The policy implications emanating from a determination as to where our economy is on this cycle, as well as the estimated time in which our economy will transition from being Profit- to Wage-Led, will be explored in the next part of the blog.

Bibliography

Bhaduri, A. & Marglin, S., 1991. Profit Squeeze and Keynesian Theory. In: Nicholas Kaldor and Mainstream Economics. London: Palgrave Macmillan, pp. 123-163.

Goodwin, R., 1967. A Growth Cycle. Socialism, Capitalism and Economic Growth, pp. 54-58.

Kalecki, M., 1942. A Theory of Profits. The Economic Journal, 52(206/207), pp. 258-267.
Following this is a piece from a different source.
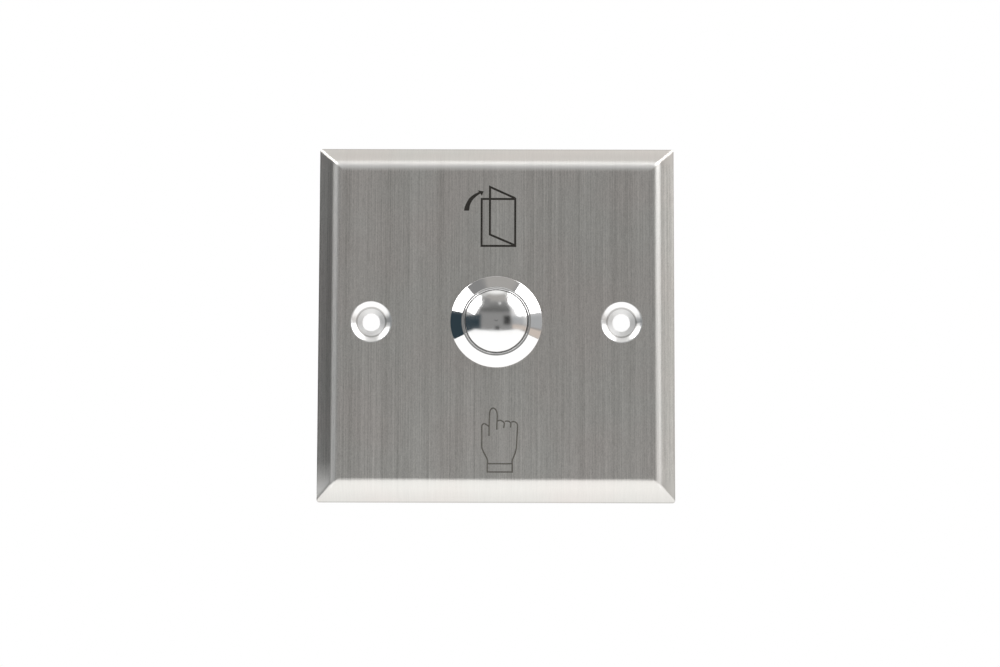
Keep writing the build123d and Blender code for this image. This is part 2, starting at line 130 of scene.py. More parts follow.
def maths(tree, operation, a, b=None):
    node = tree.nodes.new("ShaderNodeMath")
    node.operation = operation
    for socket, value in zip(node.inputs, (a, b)):
        if value is None:
            continue
        if isinstance(value, (int, float)):
            socket.default_value = value
        else:
            tree.links.new(value, socket)
    return node.outputs["Value"]


def product(tree, first, *others):
    for other in others:
        first = maths(tree, "MULTIPLY", first, other)
    return first


def total(tree, first, *others):
    for other in others:
        first = maths(tree, "ADD", first, other)
    return first


def weighted(tree, *parts):
    """The sum of parts, each a pair of a value and its weight."""
    return total(tree, *(product(tree, value, weight) for value, weight in parts))


def strip(tree, place, near, far):
    """1 between the spans near and far, 0 outside them."""
    return product(tree, change(tree, place, near), change(tree, place, far, 1.0, 0.0))


def mix_colour(tree, fac, a, b, blend="MIX"):
    node = tree.nodes.new("ShaderNodeMix")
    node.data_type = "RGBA"
    node.blend_type = blend
    for name, value in (("Factor", fac), ("A", a), ("B", b)):
        socket = [s for s in node.inputs if s.name == name and s.enabled][0]
        if isinstance(value, (int, float)):
            socket.default_value = value
        elif isinstance(value, tuple):
            socket.default_value = (*value, 1.0)
        else:
            tree.links.new(value, socket)
    return [s for s in node.outputs if s.enabled][0]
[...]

Keynes, J. M., 1936. The General Theory of Money, Interest and Employment. London: Macmillan.

Malikane, C., 2017. The Labour Share and the Dynamics of Output. Applied Econometrics, 49(37), pp. 3741-3750.

Onaran, O. & Galanis, G., 2012. Is Aggregate Demand Wage-Led or Profit-Led?. National and Global Effects: Conditions of Work and Employment Series, Volume 31.

Ricardo, D., 1891. Principles of Political Economy and Taxation. s.l.:G. Bell.

Schumpeter, J., 1942. Creative Destruction. Capitalism, Socialism and Democracy, Volume 825, pp. 82-85.

Taylor, L., 2009. Reconstructing Macroeconomics: Structuralist Proposals and Critiques of the Mainstream. Boston: Harvard University Press.